Agent coding platforms have their own packaging systems for skills, plugins, hooks, and extensions, and these turn out to have the same vulnerabilities that traditional package managers spent years learning about. OpenClaw, which has accumulated 238 CVEs since February 2026, provides the perfect case study. Malicious skill archives can use path traversal sequences to write files outside the intended installation directory during skills install or hooks install (CVE-2026-28486, CVE-2026-28453), and the skill frontmatter name field gets interpolated into file paths unsanitized during sandbox mirroring (CVE-2026-28457). Scoped plugin package names containing .. can escape the extensions directory entirely (CVE-2026-28447).

OpenClaw also auto-discovers and loads plugins from .OpenClaw/extensions/ without verifying trust, so cloning a repository that includes a crafted workspace plugin runs arbitrary code the moment the agent starts (CVE-2026-32920). Hook module paths passed to dynamic import() aren’t constrained, giving anyone with config access a code execution primitive (CVE-2026-28456). The exec allowlist trusts writable package-manager directories like /opt/homebrew/bin and /usr/local/bin by default, so an attacker who can write to those paths (which is anyone who can run brew install or pip install --user) can plant a trojan binary that the allowlist treats as safe (CVE-2026-32009). Environment variables like NODE_OPTIONS or LD_PRELOAD injected through config execute arbitrary code at gateway startup (CVE-2026-22177).

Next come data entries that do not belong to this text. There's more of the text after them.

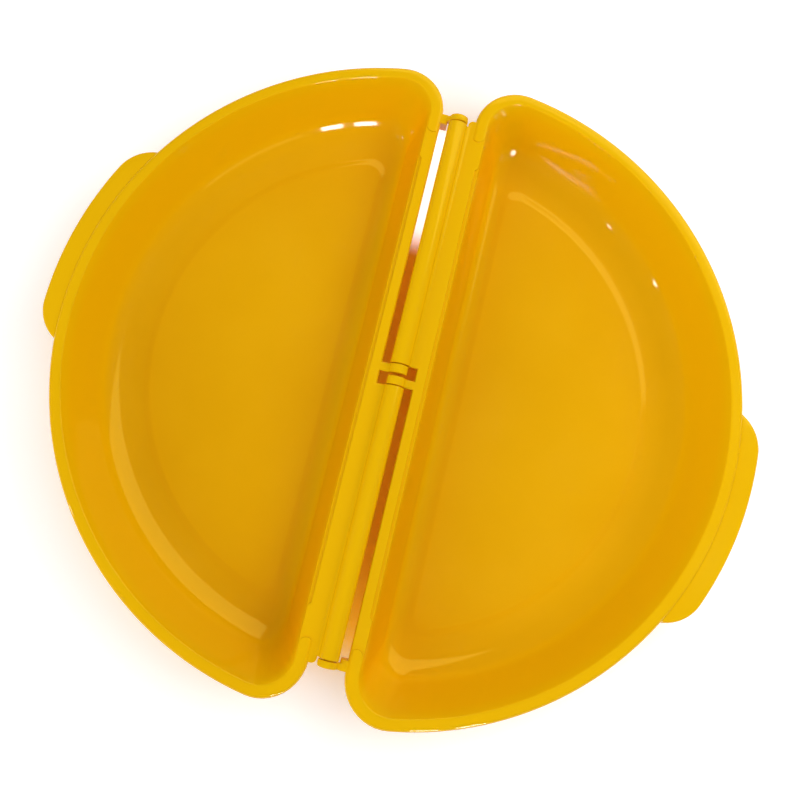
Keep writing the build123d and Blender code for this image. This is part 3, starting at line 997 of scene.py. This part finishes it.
# %% [markdown]
# ## Painted light between the walls
# Where the table is nearly closed in, as in the slit between the trays, an orange glow is painted into its
# colour, the light of the yellow walls round it. A painted stripe would look the same in every pose. Ambient
# Occlusion measures how open a spot is, so with it the painted glow follows the trays. A closed maker still
# has a band of it, in the shade beside the lower tray's wall. The open upper end of the slit is plain white,
# as it is in the photograph: white light is painted there on the table, in the slit's shade. That patch
# belongs to the table, so it stays in place when a tray folds away.

# %% Painted light at the open end of the slit
SLIT_SIDE = (0.014, 0.020)
OPENING_STARTS = (0.047, 0.060)
OPENING_ENDS = (0.092, 0.100)


def soft_step(term, low, high):
    """0 before low, 1 after high, and soft between."""
    return between(term, low, high, kind="SMOOTHSTEP")


table_place = cover.nodes.new("ShaderNodeTexCoord").outputs["Object"]
across_table, along_table, _ = split(cover, table_place)
near_slit = 1.0 - soft_step(across_table.maths("ABSOLUTE"), *SLIT_SIDE)
open_end_painted_light = soft_step(along_table, *OPENING_STARTS) * (1.0 - soft_step(along_table, *OPENING_ENDS))
# Painted light: white emission on the table, seen by the camera and in reflections, lights the shade at the
# slit's upper end
fill(cover, paper, Emission_Strength=open_end_painted_light * near_slit * seen)
print("the slit's upper end is white from", OPENING_STARTS[1], "to", OPENING_ENDS[0], "m along the hinge")

# %% Painted glow in the slit
AO_REACH = 0.035
CLOSED_IN = (0.25, 0.55)
# Painted light: the slit's orange glow, as changes to the table's red, green and blue
SLIT_PAINTED_GLOW = {"Red": 0.25, "Green": -0.16, "Blue": -0.97}

openness = add(cover, "ShaderNodeAmbientOcclusion", Distance=AO_REACH)
closed_in = 1.0 - soft_step(Term(cover, openness.outputs["AO"]), *CLOSED_IN)
painted_glow_share = closed_in * near_slit * seen
# Painted light: where the table is closed in, its colour is turned orange, as lit by the yellow walls
channels = {channel: brightness * (1.0 + painted_glow_share * change) for channel, change in SLIT_PAINTED_GLOW.items()}
fill(cover, paper, Base_Color=add(cover, "ShaderNodeCombineColor", **channels).outputs[0])
table.data.materials.append(white)
print("table material:", len(cover.nodes), "nodes")

# %% [markdown]
# ## The light
# Soft daylight from the near left and from above, a side light and an even sky give every colour about the
# value that is written in its node. These lamps aren't seen in the gloss. The second kind of lamp is seen
# only there: two window panes, a curtain, a far window, a gap of a door, a small lamp and a pale wall give
# the reflections that the photograph shows, and add no light to the colours. The sky is dimmer in
# reflections than it is for light, because the room over the trays was dark.

# %% The sky
SKY_LIGHT = 0.40
SKY_IN_GLOSS = 0.05

world = bpy.data.worlds.new("room")
bpy.context.scene.world = world
world.use_nodes = True
air = world.node_tree
in_gloss = Term(air, air.nodes.new("ShaderNodeLightPath").outputs["Is Glossy Ray"])
fill(air, air.nodes["Background"], Color=(1, 1, 1, 1),
     Strength=between(in_gloss, 0.0, 1.0, SKY_LIGHT, SKY_IN_GLOSS))
print("sky:", SKY_LIGHT, "as light,", SKY_IN_GLOSS, "in the gloss")


# %% A lamp that faces the object
def lamp(name, azimuth, rise, distance, size, radiance, colour, in_gloss):
    """A rectangular lamp that faces the object. It is seen only in the gloss, or everywhere but there."""
    flat = cos(radians(rise))
    way = Vector((cos(radians(azimuth)) * flat, sin(radians(azimuth)) * flat, sin(radians(rise))))
    light = bpy.data.lights.new(name, "AREA")
    light.shape = "RECTANGLE"
    light.size, light.size_y = size
    light.color = colour
    light.energy = pi * size[0] * size[1] * radiance
    holder = bpy.data.objects.new(name, light)
    bpy.context.scene.collection.objects.link(holder)
    holder.location = way * distance
    holder.rotation_euler = (-way).to_track_quat("-Z", "Y").to_euler()
    holder.visible_camera = False
    holder.visible_diffuse = not in_gloss
    holder.visible_glossy = in_gloss
    print(name, "radiance", radiance, "in the gloss" if in_gloss else "for the colours")


print("radiance 1 is white")

# %% The lamps of the room
WHITE = (1.0, 1.0, 1.0)
STRAW = (1.0, 0.82, 0.12)
# Name, azimuth and rise in degrees, distance, size, radiance and colour
GLINTS = [
    ("window_left_pane", -63.5, 19, 2.0, (0.18, 0.5), 32, WHITE),
    ("window_right_pane", -72.0, 19, 2.0, (0.18, 0.5), 32, WHITE),
    ("curtain", -42, 24, 2.0, (0.9, 0.3), 1.6, STRAW),
    ("far_window", -119, 20, 2.0, (0.28, 0.05), 7, STRAW),
    ("door_gap", -150, 20, 2.0, (0.05, 0.3), 26, WHITE),
    ("small_lamp", -133, 39, 2.0, (0.05, 0.05), 60, WHITE),
    ("pale_wall", 66, 35, 0.9, (1.1, 0.8), 3.0, STRAW),
]
SOFT_LIGHT = [
    ("daylight", -140, 28, 1.2, (1.6, 0.9), 1.6, WHITE),
    ("side_light", 24, 46, 0.44, (0.42, 0.24), 1.8, WHITE),
    ("ceiling_light", 30, 68, 1.5, (1.5, 1.5), 0.85, WHITE),
]

for spec in GLINTS:
    lamp(*spec, in_gloss=True)
for spec in SOFT_LIGHT:
    lamp(*spec, in_gloss=False)

# %% [markdown]
# ## The camera
# It looks down on the trays from the near side, turned by 14 degrees. Its place and lens were found by
# fitting the outline of the trays to the photograph.

# %% The camera
EYE = Vector((3.1333, -47.5384, 328.3803)) * MM
TARGET = Vector((-7.9435, 16.4084, 24.15)) * MM
CAMERA_ROLL = 0.2425

ahead = (TARGET - EYE).normalized()
level = ahead.cross(Vector((0, 1, 0))).normalized()
upright = level.cross(ahead)
right = cos(CAMERA_ROLL) * level + sin(CAMERA_ROLL) * upright
up = cos(CAMERA_ROLL) * upright - sin(CAMERA_ROLL) * level
lens = bpy.data.cameras.new("camera")
lens.lens = 42.698
lens.sensor_width = 36
lens.shift_x = 0.01845
lens.shift_y = -0.0980
camera = bpy.data.objects.new("camera", lens)
bpy.context.scene.collection.objects.link(camera)
camera.matrix_world = Matrix((
    (right.x, up.x, -ahead.x, EYE.x),
    (right.y, up.y, -ahead.y, EYE.y),
    (right.z, up.z, -ahead.z, EYE.z),
    (0, 0, 0, 1),
))
bpy.context.scene.camera = camera
bpy.context.scene.view_settings.view_transform = "Standard"
print("camera", [round(c / MM) for c in EYE], "mm, lens", round(lens.lens, 1), "mm")

# %% [markdown]
# ## Inside the imported model's box
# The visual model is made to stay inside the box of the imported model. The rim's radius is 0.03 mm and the
# barrel's 0.005 mm smaller than in the imported model, because the packed model's round surfaces are cut
# into flat facets, which pulls its box in a little.
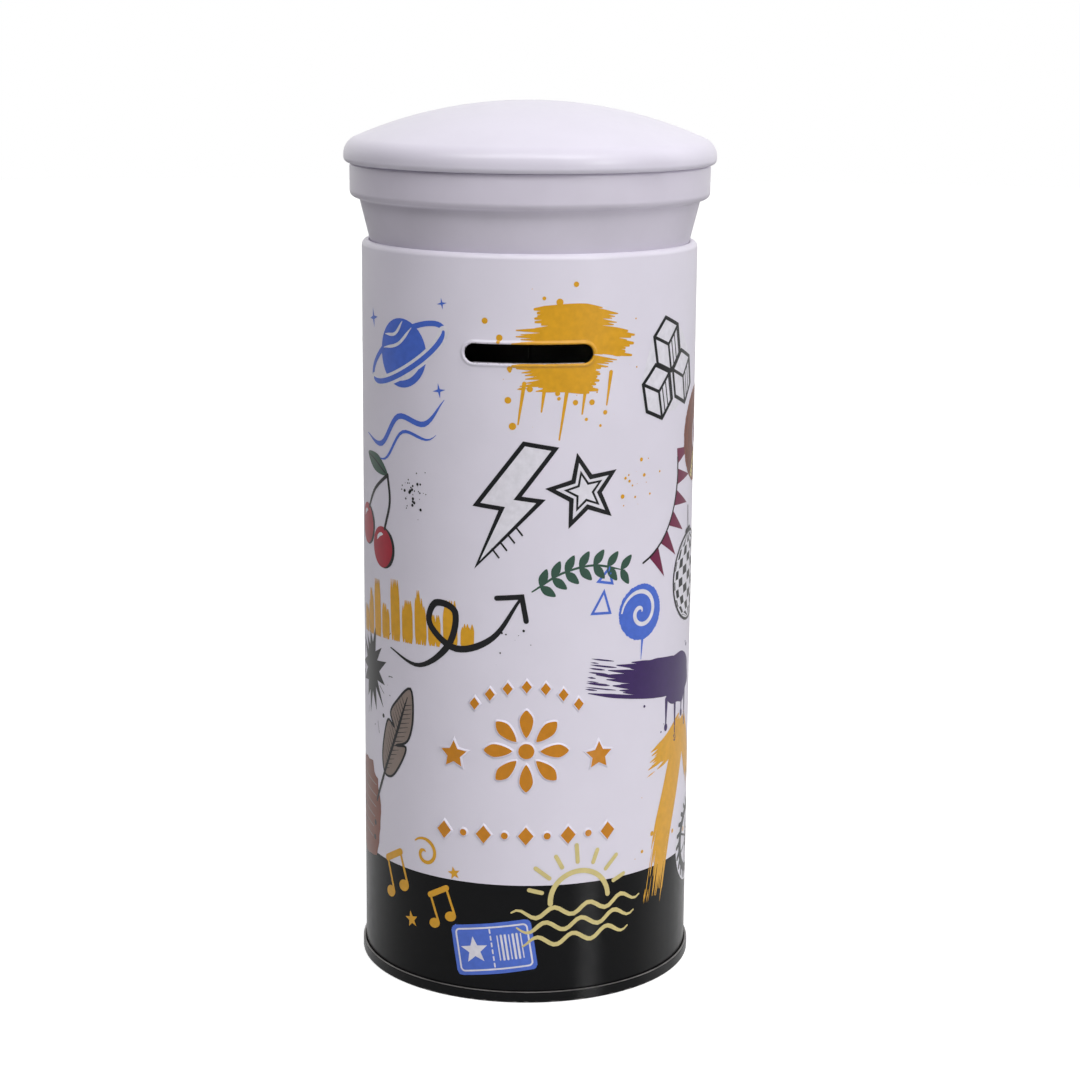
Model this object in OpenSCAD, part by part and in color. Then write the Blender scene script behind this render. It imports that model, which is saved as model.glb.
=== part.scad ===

These are familiar problems if you’ve worked on package manager security: path traversal in archives, untrusted input in file paths, auto-loading from working directories, trusting mutable filesystem locations. Agent coding platforms are rebuilding package management from scratch and rediscovering the same bugs. The difference is that the old bugs played out over hours or days, gated by humans reviewing installs, noticing broken builds, and pinning versions. Agents compress that timeline. They resolve, install, execute, and propagate before anyone is in the loop, with broader permissions than a developer typically has.